1 pound jumbo lump crab meat

2 large eggs, beaten

3 tablespoons heavy cream

1 / 2 teaspoon Worcestershire sauce

1 teaspoon Dijon mustard

1 tablespoon Old Bay Seasoning

Dash cayenne pepper

freshly ground pepper to taste

3 TBS. minced scallions

1 / 4 cup minced port

1 / 4 cup minced parsley

1 / 3 cup mayonnaise, Hellman's

Few dashes pepper vinegar

1 / 2 to 1 cup of crumbs

Whisk eggs in large bowl with the cream, mustard, Worcestershire, pepper vinegar, Old Bay seasoning, and red pepper to taste until the mixture is well blended. Add scallions, onions, parsley and mayonnaise. Gently fold in crab meat and breadcrumbs taking care not to break the jumbo lumps. Using your hands, divide into 8 crab meat gently shaping into rounds.
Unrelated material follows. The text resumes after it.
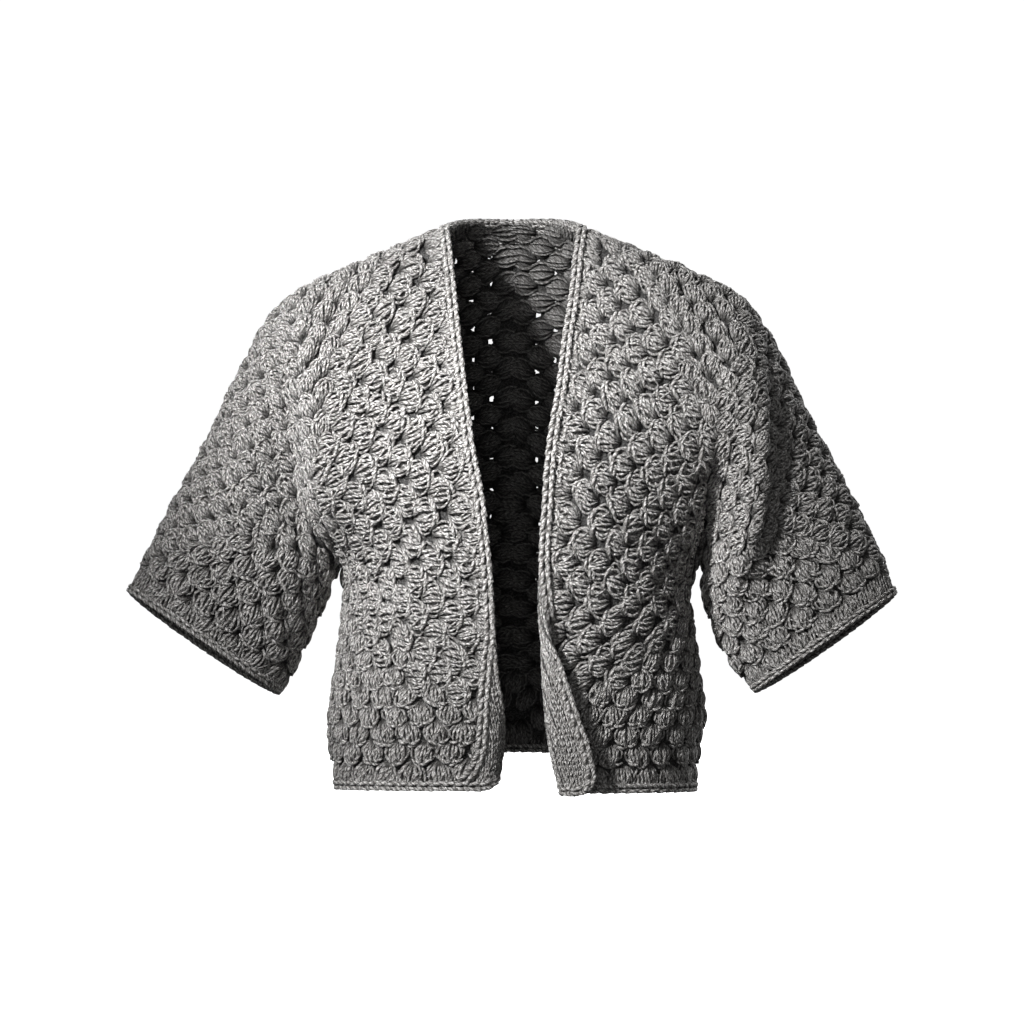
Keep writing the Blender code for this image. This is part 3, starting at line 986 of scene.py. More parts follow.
def fill_sleeve(clusters, side):
    """The two sectors of half a sleeve: towards its top line and towards its cuff."""
    for to_top in (True, False):
        for number in range(SLEEVE_ROUNDS):
            for step in SLEEVE_STEPS:
                along_round = (step + brick_offset(number)) * SLEEVE_PITCH
                from_edge = (number + 0.5) * SLEEVE_ROUND
                around, up_sleeve = (from_edge, along_round) if to_top else (along_round, from_edge)
                from_cuff = CUFF_BORDER + up_sleeve
                if around < 0 or from_cuff < CUFF_BORDER or from_cuff > SLEEVE_REACH:
                    continue
                middle, up_share, along_share, inside = side.place(from_cuff, around, to_top)
                if not inside or (up_share > along_share) != to_top:
                    continue
                outward = middle - side.place(from_cuff + SLEEVE_NEARBY, around, to_top)[0]
                onward = side.place(from_cuff, around + SLEEVE_NEARBY, to_top)[0] - middle
                if to_top:
                    clusters.add(middle, outward, -onward, SLEEVE_PITCH, SLEEVE_ROUND)
                else:
                    clusters.add(middle, onward, outward, SLEEVE_PITCH, SLEEVE_ROUND)


def with_bare_filled(cloth, sign, middles, across, growth, sizes):
    """The clusters of a half, with one more wherever the cloth between the sectors would be bare."""
    banded = np.char.count(cloth.pieces.astype(str), "band") > 0
    own = (cloth.centres[:, 0] * sign > 0) & ~banded
    places = cloth.centres[own]
    distances = np.full(len(places), np.inf)
    for middle in middles:
        distances = np.minimum(distances, np.linalg.norm(places - middle, axis=1))
    lots = [list(part) for part in (middles, across, growth, sizes)]
    while distances.max() > BARE:
        place = places[distances.argmax()]
        nearest = np.linalg.norm(middles - place, axis=1).argmin()
        for lot, value in zip(lots, (place, across[nearest], growth[nearest], sizes[nearest])):
            lot.append(value)
        distances = np.minimum(distances, np.linalg.norm(places - place, axis=1))
    return [np.array(lot) for lot in lots]


def thinned_and_relaxed(cloth, clusters, sign):
    """A half's clusters without those that crowd another, and with the gaps between sectors evened out."""
    middles, across, growth, sizes = clusters.arrays()
    keep = []
    for number, middle in enumerate(middles):
        if not keep or np.linalg.norm(middles[keep] - middle, axis=1).min() > CROWDED:
            keep.append(number)
    middles, across, growth, sizes = middles[keep], across[keep], growth[keep], sizes[keep]
    middles, across, growth, sizes = with_bare_filled(cloth, sign, middles, across, growth, sizes)
    for _ in range(PUSHES):
        gaps = middles[:, None] - middles[None]
        distances = np.linalg.norm(gaps, axis=2) + np.eye(len(middles)) * FAR
        push = np.clip(1 - distances / RELAXED, 0, 1) / distances
        middles = middles + PUSH * (gaps * push[:, :, None]).sum(axis=1)
        middles, normals, faces = cloth.nearest(middles)
    return middles, across, growth, sizes, faces


def along_cloth(vectors, normals):
    """Vectors turned to lie in the cloth, at their own lengths."""
    flat = vectors - (vectors * normals).sum(axis=1)[:, None] * normals
    lengths = np.linalg.norm(vectors, axis=1)
    return flat * (lengths / np.maximum(np.linalg.norm(flat, axis=1), 1e-9))[:, None]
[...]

Chill covered with plastic wrap for 1 hour. Heat a few tablespoons of butter and oil in heavy skillet saute 3-4 minutes on each side until golden brown. Keep warm in 200 degree oven. Serve with Spicy Tarter Sauce.

Spicy Tarter SAUCE

2 tablespoons vinegar pepper

1 tablespoon Dijon mustard

1 / 4 tsp sea salt

freshly ground pepper

Tabasco if desired

1 cup Hellman's mayonnaise

1 / 2 teaspoon Old Bay Seasoning

1 medium onion finely chopped

3 tbsp. chopped dill relish

1 / 4 cup chopped parsley

Lemon juice to taste

Mix ingredients together, chill for 1 hour, the sauce will be thin.

Enjoy the recipe and great crab cakes are served on a bed of lettuce with a dollop of spicy Tarter sauce as a salad entree. For lunch or dinner easy crab cakes are big on toasted bun as a sandwich with lettuce and tomato. For southern twist, garnish with fried green tomatoes.